The flat iron comes from the shoulder, and it’s generally tougher than it’s delectable siblings. It’s sometimes offered up for sale on its own, but often it’s used in other recipes. Also commonly referred to as boneless chuck, you might find it in a delicious steak sandwich, soups, or served with pasta. Don’t let it fool you, though, it might be a little tougher, but it’s still a damn fine piece of meat. 

Filet Mignon

This is the aforementioned tenderloin part of the t-bone. You don’t have to mess around with that bone, though, if you order it on its own. This is the most tender cut of meat on the animal, and resides on either side of the spine. It’s juicy, with fat marbled into the muscle perfectly to make it melt in your mouth. You could order a porterhouse, and you’ll get some mignon, but why not cut the crap and impress your date? You can even use those fun facts about bovine anatomy to spice things up. 

Ribeye and Bone-In Ribeye

Filet mignon is mighty fine, and t-bone’s are great, but if you ask me (and you’re reading this, so you kind of did), the ribeye is the way to go. The rib eye comes, if you haven’t already guessed, from the ribs. The “eye” refers to the fact that, traditionally, the cut comes from between the bone. It’s tender and juicy, and it’s usually cheaper than it’s brothers from behind the porterhouse and t-bone. A bone in ribeye is just what it sounds like, and if you haven’t figured that out by now then maybe you don’t deserve steak. So there. 


The last of the four prime cuts of beef, you might see this called a New York strip or a Kansas City strip. Regardless of geography, it’s the same cut. The strip is cut from a section of the animal that does less work, meaning more fat, meaning more flavor, meaning… well, you get the point. The strip is legendary for its tenderness, which lies somewhere between the ribeye and the t-bone, and for its size. This is a big muscle, which means a big piece of meat. If you’re hungry, and I mean really hungry, this is your steak.


The flank is taken either from the butt or the stomach of the cow. It’s a tougher cut of meet, with more grain. This is often remedied by cutting across the grain to eliminate some toughness and tenderize the steak. It’s served in strips, often, and is perfect for including in things like fajitas, which, incidentally, is where you’ll often find it. It’s often used in both South America and Asia. Flank is a great cut of beef to marinate, and there are a number of flavors that compliment it. 
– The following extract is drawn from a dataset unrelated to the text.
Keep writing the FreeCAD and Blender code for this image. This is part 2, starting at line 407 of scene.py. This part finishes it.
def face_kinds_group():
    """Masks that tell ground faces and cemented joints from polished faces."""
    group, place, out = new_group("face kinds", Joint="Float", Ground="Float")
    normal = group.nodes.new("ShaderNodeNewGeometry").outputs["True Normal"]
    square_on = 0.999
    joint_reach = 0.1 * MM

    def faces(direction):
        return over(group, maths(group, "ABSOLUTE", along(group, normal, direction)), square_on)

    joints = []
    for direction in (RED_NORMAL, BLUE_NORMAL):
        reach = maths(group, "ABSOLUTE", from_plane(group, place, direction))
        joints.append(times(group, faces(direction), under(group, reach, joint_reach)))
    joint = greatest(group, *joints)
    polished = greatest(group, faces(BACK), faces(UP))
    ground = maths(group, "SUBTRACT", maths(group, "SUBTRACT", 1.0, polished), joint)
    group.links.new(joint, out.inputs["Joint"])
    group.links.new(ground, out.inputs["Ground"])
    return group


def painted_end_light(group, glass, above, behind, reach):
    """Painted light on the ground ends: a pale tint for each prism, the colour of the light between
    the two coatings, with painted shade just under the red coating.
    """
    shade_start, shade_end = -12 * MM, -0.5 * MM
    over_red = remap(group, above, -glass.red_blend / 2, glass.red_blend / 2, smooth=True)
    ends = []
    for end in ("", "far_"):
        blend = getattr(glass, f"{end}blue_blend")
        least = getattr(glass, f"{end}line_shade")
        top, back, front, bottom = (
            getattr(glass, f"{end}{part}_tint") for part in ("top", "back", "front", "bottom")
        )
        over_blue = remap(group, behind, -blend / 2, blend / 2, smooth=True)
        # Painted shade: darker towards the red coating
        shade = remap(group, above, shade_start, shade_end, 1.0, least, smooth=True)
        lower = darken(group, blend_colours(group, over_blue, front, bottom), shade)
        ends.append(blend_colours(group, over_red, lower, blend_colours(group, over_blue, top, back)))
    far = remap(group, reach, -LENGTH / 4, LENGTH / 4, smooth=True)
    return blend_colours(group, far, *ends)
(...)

Similar to flank steak, and often used interchangeably, is the hanger steak. The difference is that the hanger lies closer to the front of the animal on the underside. It’s also very lean and is used in much the same way as the flank. It’s especially popular in Mexican and Tex-Mex style food and, like the flank, is often used in fajitas. While it is a little tougher than the best cuts of beef, it’s often prepared rare to compensate. 


Skirt steak is long and thin and, like flank or hanger, a little tougher. Again, cut against the grain for maximum tenderness. It’s from along the diaphragm of the animal, so it’s very lean. It has probably the beefiest flavor of the steaks, due to the abundance of muscle, which means that it works well when it’s combined with other flavors. Best cooked quickly, it’s often used interchangeably with hanger or flank. 

Top Sirloin

Top sirloin is one of the priciest and best cuts of beef. The reason for this is that it comes from a small spot on the cow, just below the tenderloin and, appropriately, above the bottom sirloin. Think side, middle, back, or about halfway up above the rear legs. It’s not up there with the big four cuts of beef, but it comes from the same area of the cow, and so it’s relatively comparable in texture and flavor. 
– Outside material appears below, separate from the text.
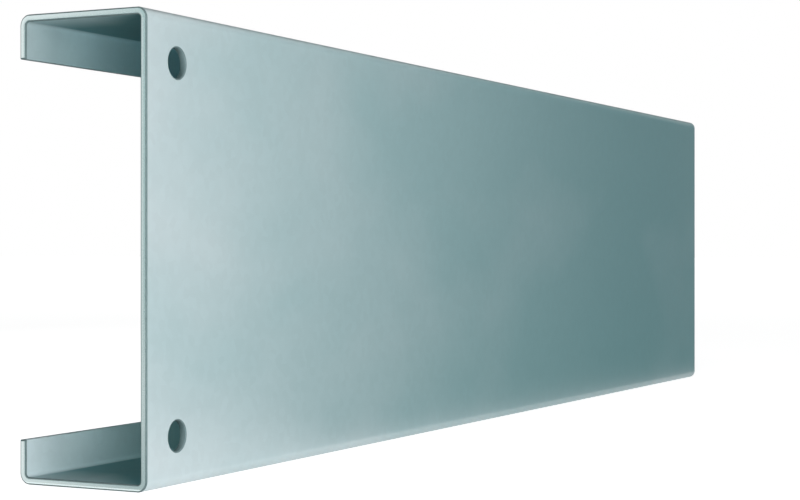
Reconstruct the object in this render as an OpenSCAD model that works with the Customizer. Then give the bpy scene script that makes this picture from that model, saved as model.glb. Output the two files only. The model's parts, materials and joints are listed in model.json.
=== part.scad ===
// Lipped C-channel: a length of cold-formed galvanised steel section, standing on one flange.
// One strip of constant thickness, bent four times: lip, flange, web, flange, lip.
// The length runs along Y. The web is on the +X side, the lips and the open side on -X.
// The origin is in the middle of the footprint, on the surface that the lower flange rests on.

/* [Section] */
// Depth over the outer faces of the two flanges
section_depth = 200; // [150:5:300]
// Width of a flange, from the outer face of the web to the outer face of the lip
flange_w = 65; // [50:5:100]
// Depth of a lip, from the outer face of its flange to its free edge
lip_depth = 19; // [14:1:30]
// Thickness of the strip
strip_t = 3.2; // [1.5:0.1:4.5]
// Inside radius of each bend
bend_r = 1.6; // [0.8:0.1:5]

/* [Length] */
// Length between the two sheared ends
stock_len = 750; // [300:10:6000]

/* [Bolt holes] */
// Diameter of each punched hole
hole_d = 13; // [9:1:22]
// From the sheared end to the centres of the holes
hole_end_dist = 22.5; // [18:0.5:60]
// From the outer face of the nearest flange to the centre of a hole
hole_edge_dist = 21.5; // [20:0.5:60]

/* [Hidden] */
$fn = 96;

galvanised_steel = "#a5b9bc";

// Each bend turns the strip through a right angle about one centre,
// so its inner and outer arcs are concentric and the thickness stays constant round it.
bend_out_r = bend_r + strip_t;
lip_flat = lip_depth - bend_out_r;
flange_flat = flange_w - 2 * bend_out_r;
web_flat = section_depth - 2 * bend_out_r;

// The flat stretches between the bends, in the order in which they lie across the strip.
flats = [lip_flat, flange_flat, web_flat, flange_flat, lip_flat];

web_mid_x = (flange_w - strip_t) / 2;
hole_y = hole_end_dist - stock_len / 2;
hole_heights = [hole_edge_dist, section_depth - hole_edge_dist];

// One bend: a quarter ring about the origin, from the outer face below it round to the right.
module bend() {
    intersection() {
        difference() {
            circle(r = bend_out_r);
            circle(r = bend_r);
        }
        translate([0, -bend_out_r])
            square(bend_out_r);
    }
}

// The strip from flat i onwards, laid along +X with its outer face on the X axis.
// It is the flat, then a bend to the left, then the rest of the strip turned with the bend.
module strip_from(i) {
    square([flats[i], strip_t]);
    if (i < len(flats) - 1)
        translate([flats[i], bend_out_r]) {
            bend();
            translate([bend_out_r, 0])
                rotate(90)
                    strip_from(i + 1);
        }
}

// The whole section: the strip starts at the lower lip's free edge and runs down it,
// along the lower flange, up the web, back along the upper flange and down the upper lip.
module section() {
    translate([-flange_w / 2, lip_depth])
        rotate(-90)
            strip_from(0);
}

// The punch for one hole, square to the web and longer than the strip is thick.
module hole_punch(height) {
    translate([web_mid_x, hole_y, height])
        rotate([0, 90, 0])
            cylinder(d = hole_d, h = 3 * strip_t, center = true);
}

// The finished stock: the section drawn out along Y, less its two bolt holes.
module c_channel() {
    color(galvanised_steel)
        difference() {
            rotate([90, 0, 0])
                linear_extrude(height = stock_len, center = true)
                    section();
            for (height = hole_heights)
                hole_punch(height);
        }
}

c_channel();
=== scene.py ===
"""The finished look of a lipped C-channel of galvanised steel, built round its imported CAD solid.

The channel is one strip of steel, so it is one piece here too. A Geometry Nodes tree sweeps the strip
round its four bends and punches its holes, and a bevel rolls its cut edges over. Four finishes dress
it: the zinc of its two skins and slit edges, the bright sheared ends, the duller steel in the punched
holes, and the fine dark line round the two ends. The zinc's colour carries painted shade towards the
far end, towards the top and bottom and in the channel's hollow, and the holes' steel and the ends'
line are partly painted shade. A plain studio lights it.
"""

from __future__ import annotations

import json
import logging
import math
from dataclasses import dataclass
from enum import Enum
from typing import Any

import bpy
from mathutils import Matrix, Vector


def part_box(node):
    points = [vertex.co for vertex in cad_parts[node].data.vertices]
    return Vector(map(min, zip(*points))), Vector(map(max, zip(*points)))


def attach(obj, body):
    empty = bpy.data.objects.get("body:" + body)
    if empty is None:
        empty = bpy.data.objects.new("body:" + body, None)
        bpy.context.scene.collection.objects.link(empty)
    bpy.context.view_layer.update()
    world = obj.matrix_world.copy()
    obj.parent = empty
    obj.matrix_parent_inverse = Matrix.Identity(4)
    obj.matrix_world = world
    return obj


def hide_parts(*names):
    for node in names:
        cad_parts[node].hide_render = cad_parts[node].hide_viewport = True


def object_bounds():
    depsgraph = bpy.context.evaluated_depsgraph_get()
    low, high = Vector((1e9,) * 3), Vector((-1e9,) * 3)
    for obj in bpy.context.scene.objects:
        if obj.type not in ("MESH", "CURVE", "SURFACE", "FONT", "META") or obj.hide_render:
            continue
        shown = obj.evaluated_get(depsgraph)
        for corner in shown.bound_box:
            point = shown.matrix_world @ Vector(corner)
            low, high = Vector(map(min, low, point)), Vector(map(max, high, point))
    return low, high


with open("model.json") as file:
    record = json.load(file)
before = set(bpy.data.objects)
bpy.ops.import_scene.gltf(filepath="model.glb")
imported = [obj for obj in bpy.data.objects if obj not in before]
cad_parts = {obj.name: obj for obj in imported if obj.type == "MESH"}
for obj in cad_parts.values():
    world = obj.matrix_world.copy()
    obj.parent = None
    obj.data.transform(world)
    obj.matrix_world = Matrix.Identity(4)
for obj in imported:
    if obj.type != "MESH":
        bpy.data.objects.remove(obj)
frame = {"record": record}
CAD_LOW, CAD_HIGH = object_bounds()

LOG = logging.getLogger("c_channel")
NODE = "c_channel"
BODY = "root"
BOLT_MOUNT = "end_bolt_holes"
RIM_SHARE = "rim_share"
MM = 0.001


# ---------------------------------------------------------------------------------------------------
# Small helpers
# ---------------------------------------------------------------------------------------------------


def linear(hex_colour: str) -> tuple[float, float, float, float]:
    """Turns an sRGB hex colour into the linear colour that a shader takes.

    Args:
        hex_colour: Six hex digits after a hash, such as "#8ca8ab".

    Returns:
        Linear red, green and blue, and an alpha of 1.
    """
    channels = [int(hex_colour[i : i + 2], 16) / 255 for i in (1, 3, 5)]
    red, green, blue = (c / 12.92 if c <= 0.04045 else ((c + 0.055) / 1.055) ** 2.4 for c in channels)
    return (red, green, blue, 1.0)


def per_metre(size_mm: float) -> float:
    """Gives the scale of a texture whose features are about so many millimetres across."""
    return 1.0 / (size_mm * MM)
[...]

Finally, from the bottom rear of the cow, just above the leg, comes the tri-tip. In America, specifically California, it’s used for barbecue and grilling. But in Europe, specifically France, it’s often cut into steaks. As to the tenderness of the cut, it lies somewhere in between the prime cuts from the top of the animal and the less tender lower cuts. For this reason, it’s one of the more versatile cuts of beef.